The conventional wisdom about undergraduate playwrights depicts them as intense, ever-so-serious people with an axe to grind against their elders. And why not? Wonderful plays have been intense, ever-so-serious, and intolerant of the world around them. But there's another angle to the stereotype: student writers sometimes use their--our--intolerance as a crutch. They defend their flaws with a contemptuous moan and an "I'm sorry, but that's how I feel."

The problem with Ida Picker's Burnering, for my taste, is that its zeal outruns its craftsmanship. The concept is all there, maybe even a tentative first draft. But it has not yet been translated from thought into either English or stage talk, and the personal world it creates remains altogether too exclusive.

At Winthrop House, Burnering has been given an exciting, if not-so-well acted, production. Most House shows try to disguise what they are by converting dining rooms, junior common rooms et al. into ordinary theatres or close approximations thereof. Kay Bourne, the director of Burnering, uses a wood-panelled junior common wall for a backdrop, windows for entrances and exits, and a simple platform stage. Through imaginative, deliberate use of lighting, Miss Picker's hour long play is staged without interruption and with only the one set.
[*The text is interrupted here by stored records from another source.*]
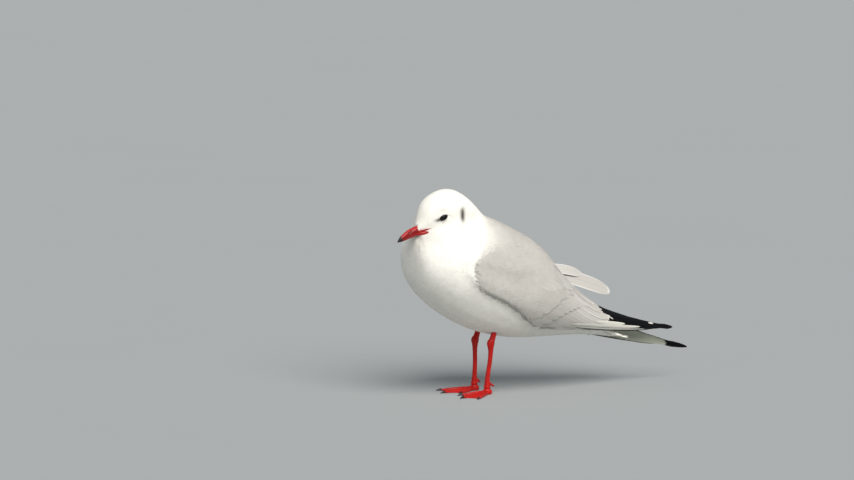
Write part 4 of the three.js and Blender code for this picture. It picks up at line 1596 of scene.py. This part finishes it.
class GULL_OT_bill(bpy.types.Operator):
    """Both halves of the bill with the nostrils, and the corners of the gape"""

    bl_idname = "gull.bill"
    bl_label = "Bill"

    def execute(self, context):
        self.half("bill_upper", 0.75, 1.0)
        self.half("bill_lower", 0.25, 0.0)
        self.corners()
        return {"FINISHED"}

    def half(self, node, pale_tone_and_lit_top, nostril):
        piece = fused(node + "_horn", (node,), 0.05 * MM, 0.38 * MM, 5)
        mesh = piece.data
        points, normals = vertices_of(mesh), normals_of(mesh)
        ahead, left, up = HEAD.local(points).T
        lean = up + 6.0 * MM + 0.25 * (ahead - 35.5 * MM)
        nostril_dent_and_shade = nostril * np.exp(-(((ahead - 35.5 * MM) / (2.8 * MM)) ** 4) - (lean / (0.75 * MM)) ** 2)
        nostril_dent_and_shade *= ramp(0.2, 0.6, np.abs(normals @ np.array(HEAD.across)))
        past = past_feathers(points)[0]
        outward = unit(HEAD.local(points + normals) - HEAD.local(points))
        facing = outward[:, 2] if nostril else -outward[:, 2]
        swell = 0.35 * MM * (1 - ramp(0, 9 * MM, past)) * ramp(-0.3, 0.3, facing)
        swell -= 1.9 * MM * (1 - ramp(-2.0 * MM, 1.1 * MM, past))
        set_points(mesh, points + normals * (swell - 0.7 * MM * nostril_dent_and_shade)[:, None])
        end = ramp(HEAD.tip_ahead - 8 * MM, HEAD.tip_ahead - 4 * MM, ahead)
        # The nostril's slit takes the tip's near-black as painted shade in its hollow, beside the bill's real
        # black end.
        mark(mesh, "tip", np.clip(end + 0.8 * nostril_dent_and_shade, 0, 1))
        # The upper half is paler where it faces up, a painted highlight; the lower half is paler all over as
        # tone.
        mark(mesh, "pale_tone_and_lit_top", pale_tone_and_lit_top * ramp(0.1, 0.9, normals @ np.array(HEAD.up)) if nostril else pale_tone_and_lit_top)
        turn = np.arctan2(left, up + 9 * MM)
        mark_uv(mesh, "OFBake", np.stack([0.1 + ahead * 14, 0.5 + turn / 6.6], 1)[corner_points(mesh)])
        finish(piece, bpy.data.materials["red_horn"], "bill_horn", (node,))

    def corners(self):
        """Bare red corners of the mouth: an upper and a lower lip on each cheek, meeting in one line."""
        pointed = [(0, 0.8, 1), (0.3, 0.95, 1), (0.55, 0.7, 0.8), (0.8, 0.38, 0.5), (1, 0.04, 0.2)]
        rounded = [
            (0, 0.8, 1), (0.4, 1, 1), (0.66, 0.95, 0.9), (0.83, 0.78, 0.7), (0.94, 0.5, 0.5), (1, 0.16, 0.2),
        ]
        thin, blunt = Form("lip", 8, pointed), Form("blunt", 8, rounded)
        lips = [(thin, (-8.9, -8.0), 13.4, 1.6), (blunt, (-10.9, -10.6), 18.6, 1.75)]
        cheeks = fused("cheeks", ("head",), 0.1 * MM, 1.0 * MM, 8)
        points, normals = vertices_of(cheeks.data), normals_of(cheeks.data)
        near = HEAD.local(points)[:, 0] > -5 * MM
        skin = Surface(points[near], normals[near])
        bpy.data.objects.remove(cheeks)
        for label, (form, heights, end, half) in zip(("upper", "lower"), lips):
            laid_out = []
            for sign in (-1, 1):
                out = HEAD.across * sign
                root = np.array([HEAD.at(27.5 * MM, sign * 2.4 * MM, heights[0] * MM)])
                tip, high = skin.drop(np.array([HEAD.at(end * MM, sign * 12 * MM, heights[1] * MM)]))
                low = np.array([out])
                bend = level_bend(root, tip, high)
                lay = form, root, bend, tip, low, high, np.array([half * MM]), np.array([0.65 * MM]), 0.8
                laid_out.append(laid(*lay))
            red = bpy.data.materials["red_horn"], "bill_horn"
            piece = loose_piece("gape_" + label, form, laid_out, 0.0, red)
            mark(piece.data, "pale_tone_and_lit_top", 0.5)
            mark(piece.data, "tip", 0.0)


class GULL_OT_eyes(bpy.types.Operator):
    """Wet dark eyes behind almond lids"""

    bl_idname = "gull.eyes"
    bl_label = "Eyes and lids"

    FACE = 4.4 * MM

    def execute(self, context):
        for side in SIDES:
            middle, out = eye_facing(side)
            self.ball(side, middle, out)
            self.lids(side, middle, out)
        return {"FINISHED"}

    def ball(self, side, middle, out):
        deselect()
        bpy.ops.mesh.primitive_uv_sphere_add(segments=64, ring_count=40, radius=EYE_BALL, location=middle)
        piece = bpy.context.object
        piece.rotation_mode = "QUATERNION"
        piece.rotation_quaternion = out.to_track_quat("Z", "Y")
        bpy.ops.object.transform_apply(location=True, rotation=True, scale=True)
        piece.name = "eyeball_" + side
        points = vertices_of(piece.data)
        away = (points - np.array(middle)) @ np.array(out)
        swell = ramp(0.75 * EYE_BALL, EYE_BALL, away)
        set_points(piece.data, points + np.array(out) * (0.2 * MM * swell)[:, None])
        mark(piece.data, "pupil", ramp(0.86 * EYE_BALL, 0.9 * EYE_BALL, away))
        piece.data.uv_layers[0].name = "OFBake"
        finish(piece, bpy.data.materials["eye_gloss"], "eye", ("eye_" + side,))

    def lids(self, side, middle, out):
        """A ring over the eyeball with an almond opening, running out under the feathers."""
        around, rings = 72, 10
        far = 6.9 * MM
        across = (HEAD.ahead - out * HEAD.ahead.dot(out)).normalized()
        above = (HEAD.up - out * HEAD.up.dot(out) - across * HEAD.up.dot(across)).normalized()
        points, rims, bake = [], [], []
        for ring in range(rings):
            share = ring / (rings - 1)
            for step in range(around):
                turn = math.tau * step / around
                long, high = almond(turn)
                edge = across * long + above * high
                flat = edge.lerp(edge.normalized() * far, share**1.3)
                beyond = (flat.length - edge.length) / MM
                rim = min(beyond / 0.25, 1) - min(max(beyond - 0.5, 0) / 0.6, 1)
                over = EYE_BALL + (0.12 + 0.45 * rim) * MM
                ball = math.sqrt(max(over**2 - flat.length**2, 0))
                height = ball + (self.FACE - 1.3 * MM - ball) * share**1.5
                if beyond > 0.3:
                    clear = (EYE_BALL + 0.25 * MM) ** 2 - flat.length**2
                    height = max(height, math.sqrt(max(clear, 0)))
                points.append(middle + flat + out * height)
                rims.append(1 - min(1, max(0, (beyond - 0.4) / 0.25)))
                spread = 0.2 + 0.28 * share
                bake.append((0.5 + spread * math.cos(turn), 0.5 + spread * math.sin(turn)))
        faces = []
        for ring in range(rings - 1):
            for step in range(around):
                a, b = ring * around + step, ring * around + (step + 1) % around
                faces.append((a, b, b + around, a + around))
        mesh = bpy.data.meshes.new("lids_" + side)
        mesh.from_pydata(points, [], faces)
        if mesh.polygons[0].normal.dot(out) < 0:
            mesh.flip_normals()
        piece = bpy.data.objects.new("lids_" + side, mesh)
        bpy.context.scene.collection.objects.link(piece)
        mark(mesh, "rim", np.array(rims))
        mark_uv(mesh, "OFBake", np.array(bake)[corner_points(mesh)])
        apply(piece, "SOLIDIFY", thickness=0.3 * MM, offset=-1)
        finish(piece, bpy.data.materials["lid_skin"], "white_feathers")


def almond(turn):
    """Half-length and half-height of the lids' opening this far round it, its front end lower."""
    long = LID_LONG * math.cos(turn)
    high = LID_HIGH * math.sin(turn) * (0.78 + 0.22 * abs(math.sin(turn)))
    return (
        long * math.cos(LID_TILT) - high * math.sin(LID_TILT),
        long * math.sin(LID_TILT) + high * math.cos(LID_TILT),
    )


class GULL_OT_legs(bpy.types.Operator):
    """Scaled red legs and webbed feet, with their claws"""

    bl_idname = "gull.legs"
    bl_label = "Legs and claws"

    def execute(self, context):
        for side in SIDES:
            nodes = ["shank_" + side, "tarsus_" + side, "foot_" + side, "hallux_" + side]
            leg = fused("leg_" + side, nodes, 0.22 * MM, 0.42 * MM, 4)
            points, normals = vertices_of(leg.data), normals_of(leg.data)
            low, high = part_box("tarsus_" + side)
            foot = inside("tarsus_" + side, 0.5, 0.5, 0)
            on_shaft = ramp(low.z + 1 * MM, low.z + 4 * MM, points[:, 2]) * ramp(0.1, 0.5, -normals[:, 0])
            scutes = np.abs(np.sin(points[:, 2] / (2.6 * MM) * math.pi)) ** 0.5
            away = np.hypot(points[:, 0] - foot.x, points[:, 1] - foot.y)
            rings = np.abs(np.sin(away / (2.2 * MM) * math.pi)) ** 0.5
            on_toe = (1 - ramp(low.z, low.z + 3 * MM, points[:, 2])) * ramp(0.2, 0.7, normals[:, 2])
            on_toe *= ramp(1.6 * MM, 2.4 * MM, points[:, 2])
            groove = on_shaft * (1 - scutes) + on_toe * (1 - rings)
            points = points - normals * (0.28 * MM * groove)[:, None]
            points[:, 2] = np.maximum(points[:, 2], 0)
            set_points(leg.data, points)
            # The grooves between the scales are marked for painted shade.
            mark(leg.data, "crease_shade", np.clip(groove * 1.3, 0, 0.8))
            turn = np.arctan2(points[:, 1] - foot.y, points[:, 0] - foot.x) / math.tau
            out = 0.05 + 0.3 * np.clip(away / (60 * MM), 0, 1) + 0.6 * points[:, 2] / high.z
            bake = np.stack([0.5 + turn * 0.9, out], 1)
            mark_uv(leg.data, "OFBake", bake[corner_points(leg.data)])
            finish(leg, bpy.data.materials["scaled_skin"], "leg_skin", nodes)
            claws = [f"claw_{side}_{toe}" for toe in ("inner", "middle", "outer")]
            pieces = [fused(claw + "_horn", (claw,), 0.02 * MM, 0.22 * MM, 3) for claw in claws]
            for piece, claw in zip(pieces, claws):
                finish(piece, bpy.data.materials["dark_horn"], "claw_horn", (claw,))
        return {"FINISHED"}


class GULL_PT_panel(bpy.types.Panel):
    """The gull's pieces, in the order they are made"""

    bl_idname = "GULL_PT_panel"
    bl_label = "Resting gull"
    bl_space_type = "VIEW_3D"
    bl_region_type = "UI"
    bl_category = "Gull"

    def draw(self, context):
        for step in STEPS:
            self.layout.operator(step.bl_idname)


GROUPS = {"gull_skin": GullSkin, "gull_coat": GullCoat, "gull_colours": GullColours, "gull_stage": GullStage}
STEPS = (
    GULL_OT_stage, GULL_OT_finishes, GULL_OT_coat, GULL_OT_flight, GULL_OT_bill, GULL_OT_eyes, GULL_OT_legs,
)


def register():
    for made in (*GROUPS.values(), *STEPS, GULL_PT_panel):
        bpy.utils.register_class(made)
    for name, made in GROUPS.items():
        setattr(bpy.types.Scene, name, PointerProperty(type=made))


def unregister():
    for name in GROUPS:
        delattr(bpy.types.Scene, name)
    for made in (GULL_PT_panel, *STEPS[::-1], *tuple(GROUPS.values())[::-1]):
        bpy.utils.unregister_class(made)


def main():
    register()
    for step in STEPS:
        folder, name = step.bl_idname.split(".")
        getattr(getattr(bpy.ops, folder), name)()


if __name__ == "__main__":
    main()
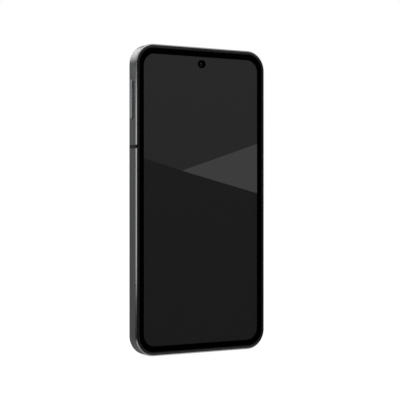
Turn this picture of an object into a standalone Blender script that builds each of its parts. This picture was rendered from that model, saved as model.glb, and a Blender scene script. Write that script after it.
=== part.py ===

None of the seven cast members has made much of his character, in part because they lack definition in the text. Burnering deals with a father and two daughters moving away from each other as the daughters grow too old to give their father the devotion he so completely dotes on. Leastways I think that's what it deals with. Mr. Burnering is the father, a terribly conceited man whose conceit has been reinforced for years by his worshipful household. John Franchot, who plays him, conveys little more than this conceit and makes no visible attempt to suggest either the age or the world-weariness of his character.

Lindsay Crouse and Phoebe Russell, as Burnering's daughters get by with broad, fuzzy portrayals of troubled youth, and a good measure of charm. But the relationship between the two, and their differences, remain as unclear in the production as in the play.

I was on a different wave length from Miss Picker's Burnering, which may have been my fault, or hers, or in all probability neither. But Harvard is a place where playwrights don't have to cater to anyone's taste, and a slicker place for it.